---------- Provided entries

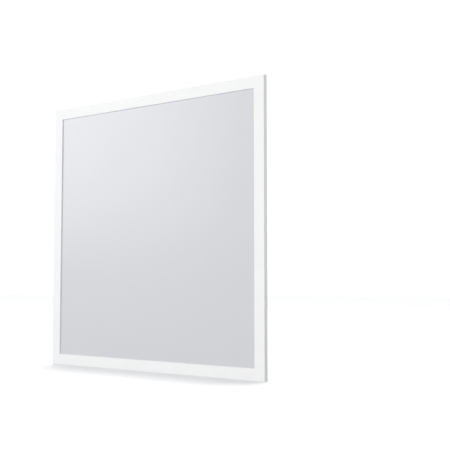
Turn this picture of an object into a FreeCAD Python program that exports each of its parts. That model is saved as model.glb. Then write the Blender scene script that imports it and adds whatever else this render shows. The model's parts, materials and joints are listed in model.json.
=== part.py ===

--------------------
---------- Provided entries

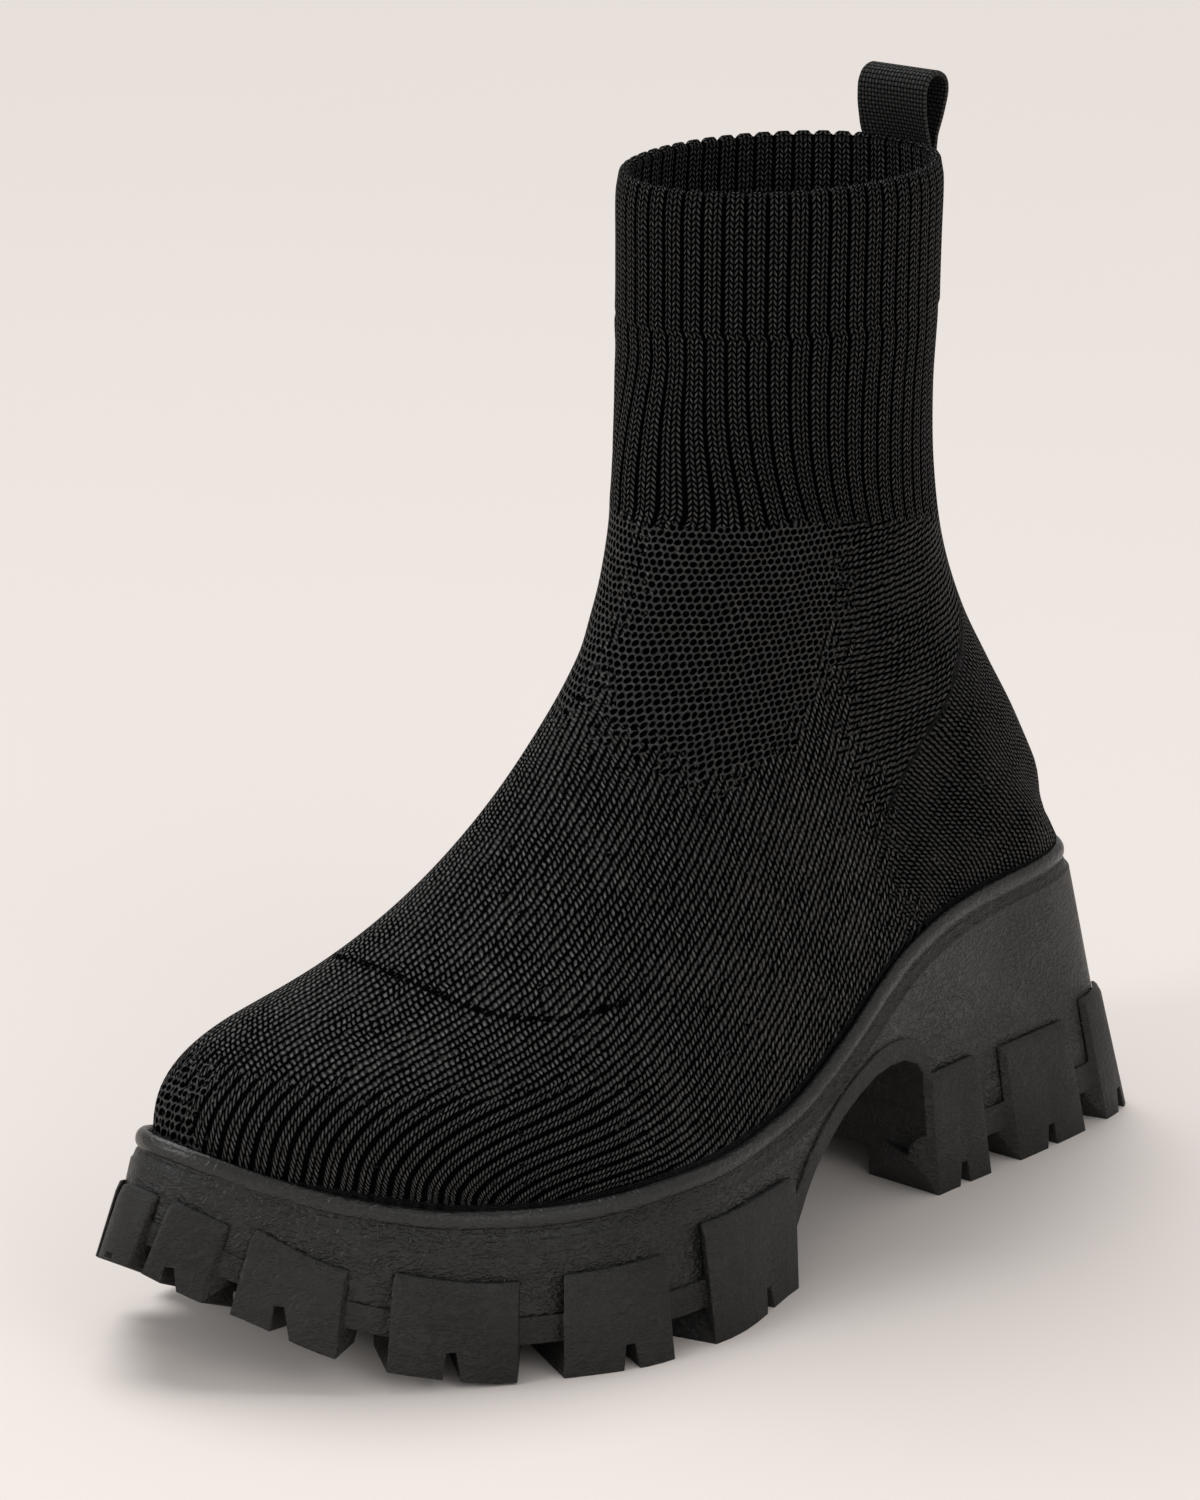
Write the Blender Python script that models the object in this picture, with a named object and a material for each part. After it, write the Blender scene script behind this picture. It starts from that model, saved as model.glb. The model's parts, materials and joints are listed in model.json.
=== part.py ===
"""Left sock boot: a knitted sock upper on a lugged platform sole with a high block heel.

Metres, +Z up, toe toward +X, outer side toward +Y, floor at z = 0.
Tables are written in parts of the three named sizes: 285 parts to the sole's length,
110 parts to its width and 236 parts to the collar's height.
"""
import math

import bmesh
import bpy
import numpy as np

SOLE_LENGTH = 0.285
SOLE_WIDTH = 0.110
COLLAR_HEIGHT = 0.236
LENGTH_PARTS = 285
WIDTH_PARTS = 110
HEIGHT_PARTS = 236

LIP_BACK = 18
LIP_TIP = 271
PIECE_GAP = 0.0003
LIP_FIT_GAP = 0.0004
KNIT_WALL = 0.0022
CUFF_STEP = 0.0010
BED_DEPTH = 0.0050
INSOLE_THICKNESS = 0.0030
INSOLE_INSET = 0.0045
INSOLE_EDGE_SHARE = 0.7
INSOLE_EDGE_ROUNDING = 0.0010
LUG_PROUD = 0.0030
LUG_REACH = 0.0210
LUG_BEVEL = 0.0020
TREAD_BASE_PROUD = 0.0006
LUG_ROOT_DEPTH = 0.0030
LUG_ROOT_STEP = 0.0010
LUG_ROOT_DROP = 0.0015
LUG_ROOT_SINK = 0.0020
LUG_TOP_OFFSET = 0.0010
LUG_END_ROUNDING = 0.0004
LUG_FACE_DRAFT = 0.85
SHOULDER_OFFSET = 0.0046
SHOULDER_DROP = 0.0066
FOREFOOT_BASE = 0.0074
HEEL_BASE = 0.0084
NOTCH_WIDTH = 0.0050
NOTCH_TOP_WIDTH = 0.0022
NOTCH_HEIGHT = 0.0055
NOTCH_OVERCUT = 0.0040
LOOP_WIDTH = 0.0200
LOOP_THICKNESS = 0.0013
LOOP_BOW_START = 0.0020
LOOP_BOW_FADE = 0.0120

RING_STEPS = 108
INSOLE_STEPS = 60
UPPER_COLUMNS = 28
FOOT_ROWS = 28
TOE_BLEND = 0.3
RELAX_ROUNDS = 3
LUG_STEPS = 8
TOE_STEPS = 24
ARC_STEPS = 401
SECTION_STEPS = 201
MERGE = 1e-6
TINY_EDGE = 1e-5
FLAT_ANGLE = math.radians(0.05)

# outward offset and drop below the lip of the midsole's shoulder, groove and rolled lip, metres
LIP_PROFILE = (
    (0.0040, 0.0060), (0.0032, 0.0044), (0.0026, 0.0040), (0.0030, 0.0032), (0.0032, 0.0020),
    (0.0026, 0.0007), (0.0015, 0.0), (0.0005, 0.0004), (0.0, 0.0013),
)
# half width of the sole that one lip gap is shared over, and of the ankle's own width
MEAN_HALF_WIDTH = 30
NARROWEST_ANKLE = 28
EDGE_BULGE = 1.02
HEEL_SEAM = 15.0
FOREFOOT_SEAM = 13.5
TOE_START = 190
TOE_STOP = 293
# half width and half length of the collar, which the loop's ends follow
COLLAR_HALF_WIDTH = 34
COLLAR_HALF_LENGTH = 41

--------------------

Quote the listing above, but only from the line that shows "Write the Blender Python" through the line that shows "import numpy as np".

Write the Blender Python script that models the object in this picture, with a named object and a material for each part. After it, write the Blender scene script behind this picture. It starts from that model, saved as model.glb. The model's parts, materials and joints are listed in model.json.
=== part.py ===
"""Left sock boot: a knitted sock upper on a lugged platform sole with a high block heel.

Metres, +Z up, toe toward +X, outer side toward +Y, floor at z = 0.
Tables are written in parts of the three named sizes: 285 parts to the sole's length,
110 parts to its width and 236 parts to the collar's height.
"""
import math

import bmesh
import bpy
import numpy as np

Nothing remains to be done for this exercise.